Jonáš Zbořil, Seznam Zprávy

 

"Petr Šesták’s new prose work is a socially sensitive, angry and radical pamphlet from a time when automobiles are being launched into space as symbols of the past, present and future. It should be made compulsory reading for all pedestrians, cyclists, motorists, armchair activists and actual saboteurs. (...)

While reading Petr Šesták’s Burnout, I enjoyed this accurate and yet very vivid description of a problem that is simmering beneath the surface of the apparent normality of the contemporary world.

(...) Šesták manages to convey an intimate and believable insight into the precarious world of wage-earning “entrepreneurs” who, as the modern incarnation of exploited workers, earn their living without employee benefits, living from hand to mouth and virtually invisible to society. (...)

It’s been a long time since I’ve read any Czech prose in which I felt it was worth underlining every other paragraph. (…)

The cyclist speaks to, addresses, raises his voice to and sometimes shouts at the representatives of various social classes sitting behind the wheel. Social criticism is interspersed with a subversion of established thought patterns, while humorous psychological excursions are based on historical insertions involving the tradition of Fordism and on a gender critique of motoring, which is more than anything else a showcase of inflated egos and toxic masculinity. From the position of one who delivers expensive meals in compostable packaging, the courier comments on the absurd hypocrisy of our times, greenwashing and war, “full of cars, roaring engines and exhaust smoke”.

(…)

Like a true pamphlet, Burnout is implacable. (...) Šesták’s book is undoubtedly very timely,  closely mirroring the phenomena peculiar to our era, even though blocked trunk roads, punctured tyres and burning cars are as yet only marginal phenomena, so it will take some time for their relevance to become evident. (...)

Burnout was nominated for the Magnesia Litera Award main category, which is not only of importance because of its shaky “best of” status, but also due to the media attention: the book is going to get more talked about and might eventually reach a much wider audience. If this year’s Magnesia is to be meaningful then it ought to be won by Šesták’s pamphlet, which has the potential to make casual readers think about seemingly obvious things, and to make them angry and expose them to an incomprehensible world outside their comfort zone. Few works can do this. For this reason, too, Burnout, which radically names a radical reality in which the car world is “built on the ruins of the future”, can be considered a winner regardless of what the actual results are."

Karel Kouba, A2

 

"(The author) attracted most attention three years ago with his novel Continuity in the Park – to this day it has been one of the mysteries of Czech literary life why it has not won any major prize. (...)
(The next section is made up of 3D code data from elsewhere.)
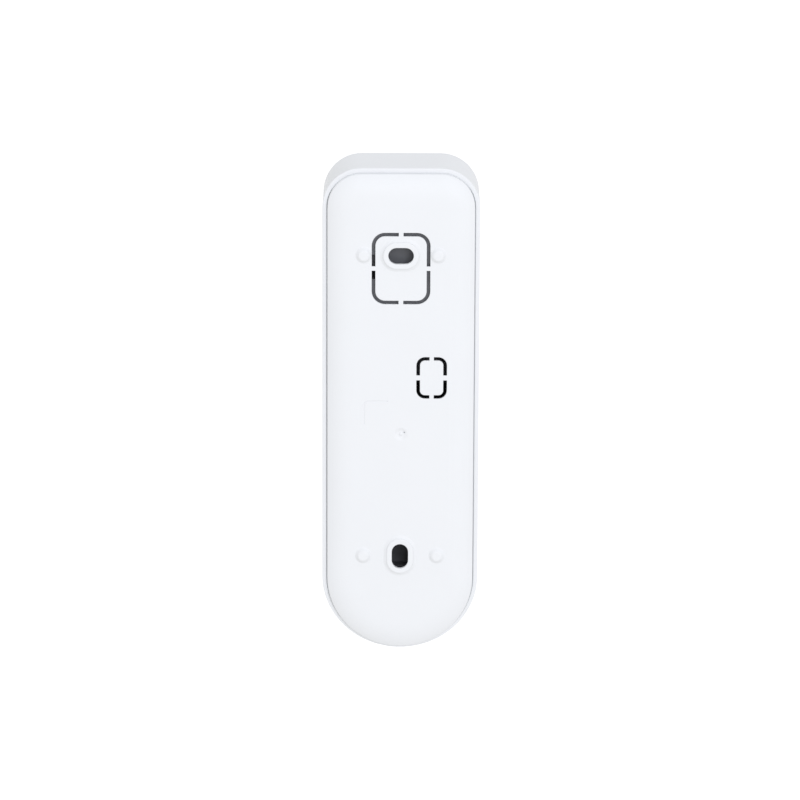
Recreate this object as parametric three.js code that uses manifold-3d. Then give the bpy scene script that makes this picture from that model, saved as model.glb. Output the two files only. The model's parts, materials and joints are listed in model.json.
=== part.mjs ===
// Slim video doorbell on a snap-in mounting plate, as an assembly of separate pieces.
// Millimetres. X runs to the right seen from the front, the front faces -Y, Z is up.
// The wall is the plane Y = 0 and the origin is at mid-height in that plane.

import * as THREE from 'three';
import { mergeVertices } from 'three/addons/utils/BufferGeometryUtils.js';
import Module from 'manifold-3d';

const wasm = await Module();
wasm.setup();

// ---------------------------------------------------------------- driving dimensions

const WIDTH = 44;
const HEIGHT = 139.2;
const TOP_CORNER = 11;
const END_HEIGHT = 21;          // semi-height of the half-ellipse that ends the body at the bottom
const END_SPREAD = 0.7;         // at that end the rim tapers, and every outline inside it drops by this

const PLATE_BACK_Y = -1;        // flat back of the mounting plate; its bosses reach the wall at 0
const PLATE_INNER_Y = -2.8;
const RIM_Y = -4.6;             // rear edge of the front cover
const PLATE_EDGE_Y = -8;        // front edge of the plate's skirt
const REAR_COVER_Y = -8.6;
const BOARD_BACK_Y = -19.4;
const BOARD_FRONT_Y = -20.6;
const FRONT_INNER_Y = -26.4;
const FRONT_Y = -29;

const LIP = 1.1;                // rim of the front cover around the plate
const SEAM = 0.3;               // gap between that rim and the plate
const WALL = 2.4;               // side wall of the front cover
const GAP = 0.3;                // clearance between neighbouring pieces
const OVERLAP = 1;              // how far a cutting tool runs past the face that it opens

const FRONT_ROUNDING = 3.2;
const PLATE_INSET = LIP + SEAM;
const PLATE_ROUNDING = 8.5;     // width of the plate's crowned border
const PLATE_CROWN = 2.3;        // how far that border falls at the plate's edge
const PLATE_SKIRT = 1.6;

const CAMERA_Z = 52;
const PIR_Z = 17;
const MICROPHONE_Z = 5;
const SPEAKER_Z = -12;
const BUTTON_Z = -46;

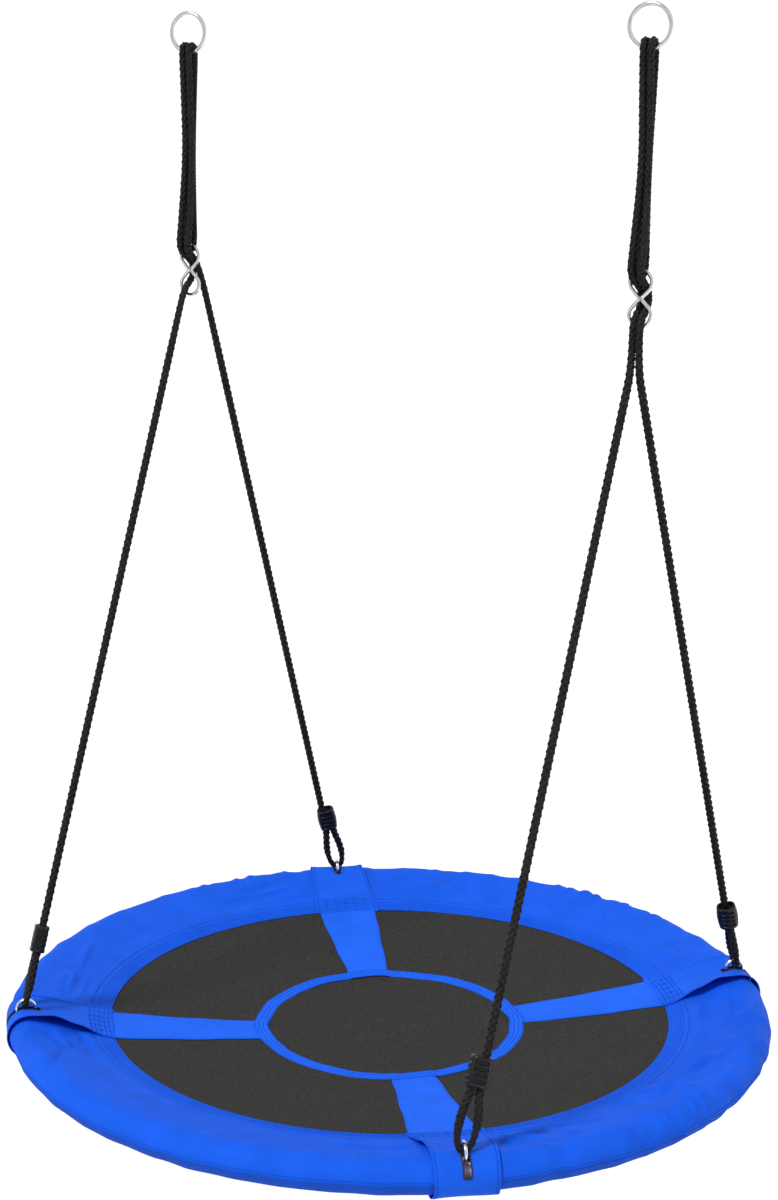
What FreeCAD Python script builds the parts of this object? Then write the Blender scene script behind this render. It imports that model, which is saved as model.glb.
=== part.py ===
import FreeCAD, Part

import math
import os

import Sketcher

from FreeCAD import Placement, Rotation, Vector

# Saucer nest swing, in millimetres. +Z is up, +X runs from the left hanging ring to the right
# one, and -Y is the front. The origin is the centre of the seat's lowest plane.

DIMENSIONS = [
    # seat frame
    ("seat_diameter", 1100, "outside of the covered rim"),
    ("rim_radius", 25.5, "outer radius of the cover round the tube"),
    ("rim_height", 31, "height of the tube's centre line"),
    ("tube_radius", 13, "outside of the steel tube"),
    ("tube_wall", 1.5, "wall of the tube and of its spigots"),
    ("spigot_radius", 11.4, "outside of the spigot that joins two tubes"),
    ("spigot_length", 90, "length of the spigot along the rim"),
    ("foam_radius", 24, "outside of the foam sleeve"),
    ("foam_gap", 30, "room between two foam sleeves at an eye"),
    # welded eyes
    ("eye_radius", 12.5, "centre line of the welded eye"),
    ("eye_wire_radius", 2.5, "wire of the eye"),
    ("eye_rise", 27.5, "centre of the eye above the tube's centre line"),
    ("eye_foot_radius", 3.6, "weld foot under the eye"),
    # fabrics
    ("fabric_thickness", 1.2, "cover, bands and wraps"),
    ("mat_thickness", 1.5, "woven mat"),
    ("mat_height", 26, "middle of the mat where it is sewn to the cover"),
    ("mat_sag", 23.6, "how far the middle of the mat hangs below its edge"),
    ("hem_inner_radius", 405, "inner edge of the cover, on the mat"),
    ("hem_outer_radius", 419, "edge of the mat, inside the cover"),
    ("ring_band_inner", 175, "inner edge of the round band"),
    ("ring_band_outer", 196.5, "outer edge of the round band"),
    ("cross_band_inner_width", 62, "straight band at the round band"),
    ("cross_band_outer_width", 92, "straight band at the hem"),
    ("wrap_inner_width", 102, "anchor wrap at the hem"),
    ("wrap_outer_width", 82, "anchor wrap outside the rim"),
    ("wrap_gap", 0.2, "room between the cover and a wrap"),
    ("slit_width", 15, "slit over the eye"),
    ("slit_inner_radius", 503, "inner end of the slit"),
    ("slit_foot", 35, "height of the slit's outer end"),
    ("binding_width", 2.5, "tape round the slit"),
    ("binding_thickness", 0.6, "tape round the slit"),
    # ropes
    ("rope_radius", 4.75, "laid rope"),
    ("strand_gap", 0.2, "room between two strands side by side"),
    ("strand_bend", 33, "bend of a strand where it leaves its straight run"),
    ("loop_radius", 9.5, "rope's centre line round the eye's wire"),
    ("loop_flare", 8, "lean of the loop's strands at the eye, in degrees"),
    ("loop_shoulder", 24, "height of the loop's widest place above the eye's wire"),
    ("ferrule_foot", 69, "lower end of the ferrule above the eye's wire"),
    ("ferrule_length", 38, "moulded ferrule"),
    ("ferrule_radius", 12.6, "outside of the ferrule's ribs"),
    ("ferrule_groove", 1.6, "depth of the grooves between the ribs"),
    ("ferrule_rounding", 4.5, "rounding of both ends"),
    ("ferrule_first_groove", 9.9, "first groove above the ferrule's foot"),
    ("ferrule_groove_run", 18.2, "from the first groove to the last"),
    ("tail_length", 27, "rope's cut end inside the ferrule"),
    # hanging rings and adjuster links
    ("hang_ring_radius", 27, "centre line of the hanging ring"),
    ("hang_wire_radius", 3, "wire of the hanging ring"),
    ("hang_height", 1386, "lowest point of the ring's centre line"),
    ("bight_radius", 8.6, "rope's centre line over the ring's wire"),
    ("bight_offset", 5.4, "each bight's distance from the ring's middle"),
    ("link_height", 1079, "crossing of the figure-of-eight link"),
    ("link_lobe_radius", 14.5, "centre line of each lobe"),
    ("link_lobe_rise", 21, "centre of each lobe from the crossing"),
    ("link_wire_radius", 2.5, "wire of the link"),
    ("weave_bend", 12, "rope's bend as it enters the link's upper lobe"),
    ("weave_reach", 12.6, "rope's centre line behind the link's crossing"),
    ("weave_front", 8.0, "rope's centre line in front of the link's lower wire"),
    ("turn_radius", 7.4, "rope's centre line as it turns back over the link"),
    ("fork_drop", 88, "where the right-hand legs part, below the crossing"),
    ("pivot_drop", 46, "legs' pivot below the crossing"),
    ("pivot_gap", 1.3, "room each side of the legs' pivot"),
]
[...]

If we take Burnout purely as a novel, or rather, given its size, a novella, it will handsomely reward us, first and foremost by how different it is from “mainstream” books. The rule of thumb for reading success today is: describe everything to me, then explain it to me more than once just to be sure, so that I don’t get confused even for a moment. Petr Šesták offers the opposite, that is, narrative asceticism. (...)

If we take [the end of the book] as a metaphor, a gesture derived from other books or films, the seemingly unobtrusive title of the book comes into play again, in a crucial sense. It forces us to go back to the beginning and read it again in a different way.

Burnout is perhaps a little less interesting than Šesták’s previous Continuity in the Park. But it is still one of the most interesting things contemporary Czech prose has to offer."

Petr A. Bílek, Aktuálně

 

"Petr Šesták proves that he has an analytical spirit and is ruthlessly consistent – once again, thanks to Burnout, we have contemporary society in the palm of our hands. (...)

Petr Šesták is so appealing, because he delivers attractive, punchy definitions. (...)

Even if the reader does not always agree with the narrator of Burnout, he must at least admit that he has gone over the top in a likeable way."